◆ **Object modeling scripts**:

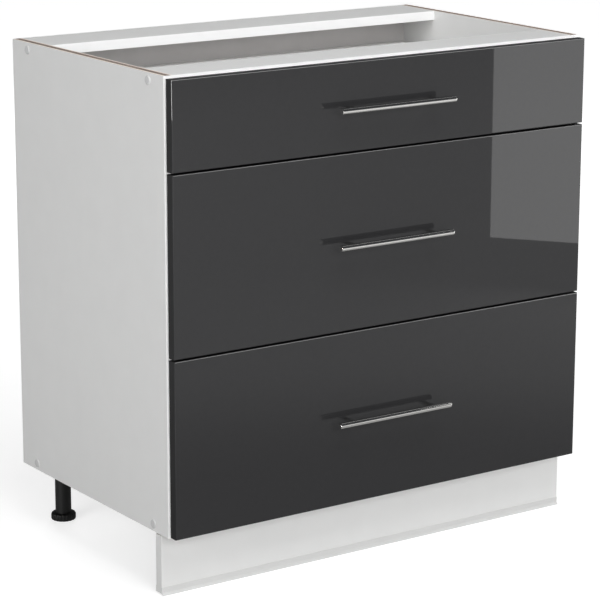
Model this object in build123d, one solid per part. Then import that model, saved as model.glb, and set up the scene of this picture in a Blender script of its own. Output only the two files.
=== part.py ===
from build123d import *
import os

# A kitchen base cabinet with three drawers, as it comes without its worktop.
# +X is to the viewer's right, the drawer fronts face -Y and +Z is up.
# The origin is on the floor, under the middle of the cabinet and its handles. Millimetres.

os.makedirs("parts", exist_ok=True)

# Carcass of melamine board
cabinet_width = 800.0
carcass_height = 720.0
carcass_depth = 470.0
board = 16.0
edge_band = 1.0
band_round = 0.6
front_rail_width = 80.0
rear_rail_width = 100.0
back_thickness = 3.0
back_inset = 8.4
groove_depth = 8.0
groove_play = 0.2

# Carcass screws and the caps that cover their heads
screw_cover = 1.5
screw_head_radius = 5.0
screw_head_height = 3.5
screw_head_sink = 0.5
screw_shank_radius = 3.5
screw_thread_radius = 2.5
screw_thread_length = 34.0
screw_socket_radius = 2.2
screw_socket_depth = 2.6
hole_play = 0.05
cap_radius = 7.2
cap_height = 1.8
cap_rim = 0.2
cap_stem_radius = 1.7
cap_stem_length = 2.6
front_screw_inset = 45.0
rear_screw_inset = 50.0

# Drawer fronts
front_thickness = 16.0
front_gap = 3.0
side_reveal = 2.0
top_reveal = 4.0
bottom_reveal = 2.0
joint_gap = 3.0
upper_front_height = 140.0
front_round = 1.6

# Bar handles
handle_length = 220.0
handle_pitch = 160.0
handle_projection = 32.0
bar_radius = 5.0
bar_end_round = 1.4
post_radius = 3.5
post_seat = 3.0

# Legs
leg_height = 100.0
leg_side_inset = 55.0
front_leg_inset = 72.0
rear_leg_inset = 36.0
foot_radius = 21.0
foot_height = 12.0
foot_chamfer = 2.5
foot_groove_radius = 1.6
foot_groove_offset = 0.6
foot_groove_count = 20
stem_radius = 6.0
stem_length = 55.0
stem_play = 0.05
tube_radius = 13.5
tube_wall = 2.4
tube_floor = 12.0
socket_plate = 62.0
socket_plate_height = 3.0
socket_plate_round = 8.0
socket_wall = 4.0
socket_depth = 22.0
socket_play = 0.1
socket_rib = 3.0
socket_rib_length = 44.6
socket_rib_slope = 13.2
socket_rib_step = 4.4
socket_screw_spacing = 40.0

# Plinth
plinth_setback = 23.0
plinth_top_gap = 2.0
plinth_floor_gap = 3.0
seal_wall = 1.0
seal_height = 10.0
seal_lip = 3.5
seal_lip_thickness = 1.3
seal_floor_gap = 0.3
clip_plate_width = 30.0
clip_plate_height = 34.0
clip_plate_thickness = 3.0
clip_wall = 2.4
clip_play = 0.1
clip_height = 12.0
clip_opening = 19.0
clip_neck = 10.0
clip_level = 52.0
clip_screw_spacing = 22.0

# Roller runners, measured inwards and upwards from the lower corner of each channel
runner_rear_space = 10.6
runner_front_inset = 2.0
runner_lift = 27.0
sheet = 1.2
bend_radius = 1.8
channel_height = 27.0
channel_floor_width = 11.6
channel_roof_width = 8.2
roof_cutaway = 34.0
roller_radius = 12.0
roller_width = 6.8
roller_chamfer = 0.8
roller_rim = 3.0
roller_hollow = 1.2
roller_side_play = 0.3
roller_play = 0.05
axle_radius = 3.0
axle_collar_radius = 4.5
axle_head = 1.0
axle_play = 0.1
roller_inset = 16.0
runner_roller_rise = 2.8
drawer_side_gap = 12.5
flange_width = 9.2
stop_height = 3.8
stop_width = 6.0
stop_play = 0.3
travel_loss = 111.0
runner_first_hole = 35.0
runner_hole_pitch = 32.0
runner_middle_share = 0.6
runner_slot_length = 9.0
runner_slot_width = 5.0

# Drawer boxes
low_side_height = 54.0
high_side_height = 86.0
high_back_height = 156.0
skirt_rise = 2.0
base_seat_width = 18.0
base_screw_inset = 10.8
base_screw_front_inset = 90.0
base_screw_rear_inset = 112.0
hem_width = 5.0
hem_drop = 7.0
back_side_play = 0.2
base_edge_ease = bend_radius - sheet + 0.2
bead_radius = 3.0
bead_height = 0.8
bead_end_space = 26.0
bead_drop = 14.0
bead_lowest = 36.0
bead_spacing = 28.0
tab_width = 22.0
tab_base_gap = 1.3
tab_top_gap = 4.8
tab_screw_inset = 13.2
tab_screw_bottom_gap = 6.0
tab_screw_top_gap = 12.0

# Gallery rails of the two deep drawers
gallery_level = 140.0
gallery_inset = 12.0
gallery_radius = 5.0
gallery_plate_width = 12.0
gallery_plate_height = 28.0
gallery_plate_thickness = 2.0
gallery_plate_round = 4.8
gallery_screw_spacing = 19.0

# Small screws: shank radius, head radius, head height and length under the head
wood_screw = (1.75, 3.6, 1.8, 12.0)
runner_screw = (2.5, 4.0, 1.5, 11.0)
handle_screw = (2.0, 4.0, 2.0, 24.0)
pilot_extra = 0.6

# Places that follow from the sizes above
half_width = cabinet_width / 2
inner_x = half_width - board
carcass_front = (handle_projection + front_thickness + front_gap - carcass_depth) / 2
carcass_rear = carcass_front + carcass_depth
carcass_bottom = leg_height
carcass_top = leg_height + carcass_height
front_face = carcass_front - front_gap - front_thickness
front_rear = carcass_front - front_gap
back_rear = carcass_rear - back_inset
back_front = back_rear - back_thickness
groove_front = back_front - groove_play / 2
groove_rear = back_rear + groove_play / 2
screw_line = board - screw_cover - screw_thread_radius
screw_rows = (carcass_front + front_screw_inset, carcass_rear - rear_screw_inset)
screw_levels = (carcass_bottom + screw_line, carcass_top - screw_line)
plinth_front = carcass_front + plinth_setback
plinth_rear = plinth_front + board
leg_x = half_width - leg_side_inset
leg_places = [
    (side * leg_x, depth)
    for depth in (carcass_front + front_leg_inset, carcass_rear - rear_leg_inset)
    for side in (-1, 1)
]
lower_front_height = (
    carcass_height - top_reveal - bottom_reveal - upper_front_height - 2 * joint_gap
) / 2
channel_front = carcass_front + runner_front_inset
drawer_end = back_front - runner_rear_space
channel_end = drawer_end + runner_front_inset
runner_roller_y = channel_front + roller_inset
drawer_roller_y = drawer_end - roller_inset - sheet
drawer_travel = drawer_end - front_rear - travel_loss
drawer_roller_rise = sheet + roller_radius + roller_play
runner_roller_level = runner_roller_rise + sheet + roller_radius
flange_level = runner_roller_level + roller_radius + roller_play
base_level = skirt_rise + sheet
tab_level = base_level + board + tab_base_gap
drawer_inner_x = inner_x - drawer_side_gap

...

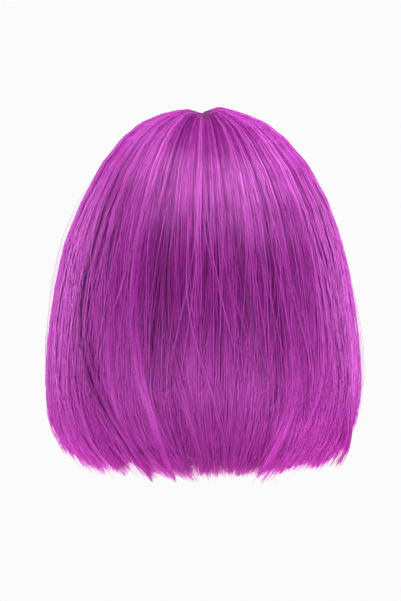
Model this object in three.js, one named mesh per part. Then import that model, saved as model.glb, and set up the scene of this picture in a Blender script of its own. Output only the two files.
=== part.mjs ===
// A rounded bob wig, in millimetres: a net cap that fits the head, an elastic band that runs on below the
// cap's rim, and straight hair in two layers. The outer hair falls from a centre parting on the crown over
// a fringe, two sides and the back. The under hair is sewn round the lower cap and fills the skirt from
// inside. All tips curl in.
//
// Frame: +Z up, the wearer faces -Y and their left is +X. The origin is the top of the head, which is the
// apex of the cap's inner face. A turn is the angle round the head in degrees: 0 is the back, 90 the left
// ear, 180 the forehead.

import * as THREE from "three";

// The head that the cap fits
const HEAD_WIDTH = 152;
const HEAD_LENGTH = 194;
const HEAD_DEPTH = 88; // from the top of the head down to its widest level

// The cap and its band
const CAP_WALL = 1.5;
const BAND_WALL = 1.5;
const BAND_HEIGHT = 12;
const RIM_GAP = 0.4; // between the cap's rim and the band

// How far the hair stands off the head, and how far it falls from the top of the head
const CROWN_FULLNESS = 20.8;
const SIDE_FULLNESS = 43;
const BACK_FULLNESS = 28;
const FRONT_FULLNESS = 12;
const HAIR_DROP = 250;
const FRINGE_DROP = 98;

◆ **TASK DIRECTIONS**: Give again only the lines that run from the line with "Model this object in three.js, one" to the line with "const RIM_GAP = 0.4;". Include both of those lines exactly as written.

◆ **TASK OUTPUT**:
Model this object in three.js, one named mesh per part. Then import that model, saved as model.glb, and set up the scene of this picture in a Blender script of its own. Output only the two files.
=== part.mjs ===
// A rounded bob wig, in millimetres: a net cap that fits the head, an elastic band that runs on below the
// cap's rim, and straight hair in two layers. The outer hair falls from a centre parting on the crown over
// a fringe, two sides and the back. The under hair is sewn round the lower cap and fills the skirt from
// inside. All tips curl in.
//
// Frame: +Z up, the wearer faces -Y and their left is +X. The origin is the top of the head, which is the
// apex of the cap's inner face. A turn is the angle round the head in degrees: 0 is the back, 90 the left
// ear, 180 the forehead.

import * as THREE from "three";

// The head that the cap fits
const HEAD_WIDTH = 152;
const HEAD_LENGTH = 194;
const HEAD_DEPTH = 88; // from the top of the head down to its widest level

// The cap and its band
const CAP_WALL = 1.5;
const BAND_WALL = 1.5;
const BAND_HEIGHT = 12;
const RIM_GAP = 0.4; // between the cap's rim and the band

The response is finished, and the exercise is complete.